** BEGIN Available data **

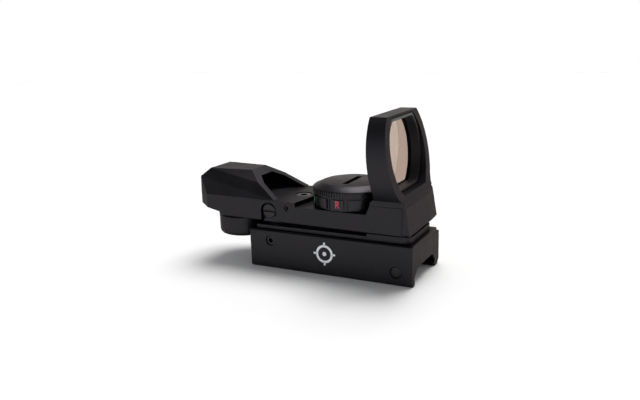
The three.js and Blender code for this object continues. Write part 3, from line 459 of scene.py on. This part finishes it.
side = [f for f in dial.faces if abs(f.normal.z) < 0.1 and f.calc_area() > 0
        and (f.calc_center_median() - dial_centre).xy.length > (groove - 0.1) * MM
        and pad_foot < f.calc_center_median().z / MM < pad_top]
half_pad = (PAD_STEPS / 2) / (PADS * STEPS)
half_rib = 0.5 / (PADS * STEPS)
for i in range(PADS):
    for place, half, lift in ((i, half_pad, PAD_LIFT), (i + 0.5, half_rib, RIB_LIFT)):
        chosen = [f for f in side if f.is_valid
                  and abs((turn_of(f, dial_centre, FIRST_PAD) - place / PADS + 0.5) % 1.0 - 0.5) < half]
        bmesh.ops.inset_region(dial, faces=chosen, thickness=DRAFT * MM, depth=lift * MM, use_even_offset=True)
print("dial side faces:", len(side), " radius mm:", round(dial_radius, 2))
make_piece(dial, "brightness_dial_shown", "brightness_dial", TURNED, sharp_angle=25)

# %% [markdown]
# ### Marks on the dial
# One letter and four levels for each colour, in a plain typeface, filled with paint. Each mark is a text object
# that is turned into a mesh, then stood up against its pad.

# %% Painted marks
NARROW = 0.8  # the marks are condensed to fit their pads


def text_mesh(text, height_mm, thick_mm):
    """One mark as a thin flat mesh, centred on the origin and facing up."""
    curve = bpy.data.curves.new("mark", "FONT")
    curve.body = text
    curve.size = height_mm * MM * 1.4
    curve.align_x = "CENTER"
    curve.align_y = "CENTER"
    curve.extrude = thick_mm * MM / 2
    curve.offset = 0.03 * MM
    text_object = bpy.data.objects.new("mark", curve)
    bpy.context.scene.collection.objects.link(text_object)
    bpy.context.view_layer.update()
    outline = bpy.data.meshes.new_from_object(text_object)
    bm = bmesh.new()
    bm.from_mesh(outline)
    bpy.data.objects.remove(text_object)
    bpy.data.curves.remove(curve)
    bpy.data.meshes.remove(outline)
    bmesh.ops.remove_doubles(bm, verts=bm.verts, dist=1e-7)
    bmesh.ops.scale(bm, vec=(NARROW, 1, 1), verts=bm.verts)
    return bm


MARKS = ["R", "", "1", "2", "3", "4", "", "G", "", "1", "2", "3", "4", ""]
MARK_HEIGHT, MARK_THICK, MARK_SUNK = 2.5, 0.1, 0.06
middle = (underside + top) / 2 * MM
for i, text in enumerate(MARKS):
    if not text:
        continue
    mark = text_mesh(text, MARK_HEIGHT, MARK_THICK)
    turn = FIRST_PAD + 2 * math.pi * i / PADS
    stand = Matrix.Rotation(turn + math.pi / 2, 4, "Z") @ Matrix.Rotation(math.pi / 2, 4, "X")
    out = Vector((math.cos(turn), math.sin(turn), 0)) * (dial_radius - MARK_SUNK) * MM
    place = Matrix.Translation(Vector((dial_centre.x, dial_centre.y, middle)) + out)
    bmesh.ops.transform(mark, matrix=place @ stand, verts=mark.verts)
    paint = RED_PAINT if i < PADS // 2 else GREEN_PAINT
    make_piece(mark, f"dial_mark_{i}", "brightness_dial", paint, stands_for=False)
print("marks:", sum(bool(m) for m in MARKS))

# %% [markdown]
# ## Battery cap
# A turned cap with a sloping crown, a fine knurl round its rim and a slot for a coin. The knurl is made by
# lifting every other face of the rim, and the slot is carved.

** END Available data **

Problem description: Return exactly the lines from the beginning of the data above through the one containing "NARROW = 0.8", please. Include both end lines and add nothing else.

Task answer:
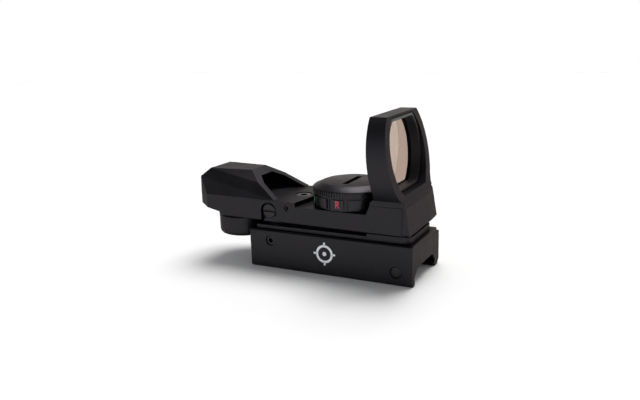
The three.js and Blender code for this object continues. Write part 3, from line 459 of scene.py on. This part finishes it.
side = [f for f in dial.faces if abs(f.normal.z) < 0.1 and f.calc_area() > 0
        and (f.calc_center_median() - dial_centre).xy.length > (groove - 0.1) * MM
        and pad_foot < f.calc_center_median().z / MM < pad_top]
half_pad = (PAD_STEPS / 2) / (PADS * STEPS)
half_rib = 0.5 / (PADS * STEPS)
for i in range(PADS):
    for place, half, lift in ((i, half_pad, PAD_LIFT), (i + 0.5, half_rib, RIB_LIFT)):
        chosen = [f for f in side if f.is_valid
                  and abs((turn_of(f, dial_centre, FIRST_PAD) - place / PADS + 0.5) % 1.0 - 0.5) < half]
        bmesh.ops.inset_region(dial, faces=chosen, thickness=DRAFT * MM, depth=lift * MM, use_even_offset=True)
print("dial side faces:", len(side), " radius mm:", round(dial_radius, 2))
make_piece(dial, "brightness_dial_shown", "brightness_dial", TURNED, sharp_angle=25)

# %% [markdown]
# ### Marks on the dial
# One letter and four levels for each colour, in a plain typeface, filled with paint. Each mark is a text object
# that is turned into a mesh, then stood up against its pad.

# %% Painted marks
NARROW = 0.8  # the marks are condensed to fit their pads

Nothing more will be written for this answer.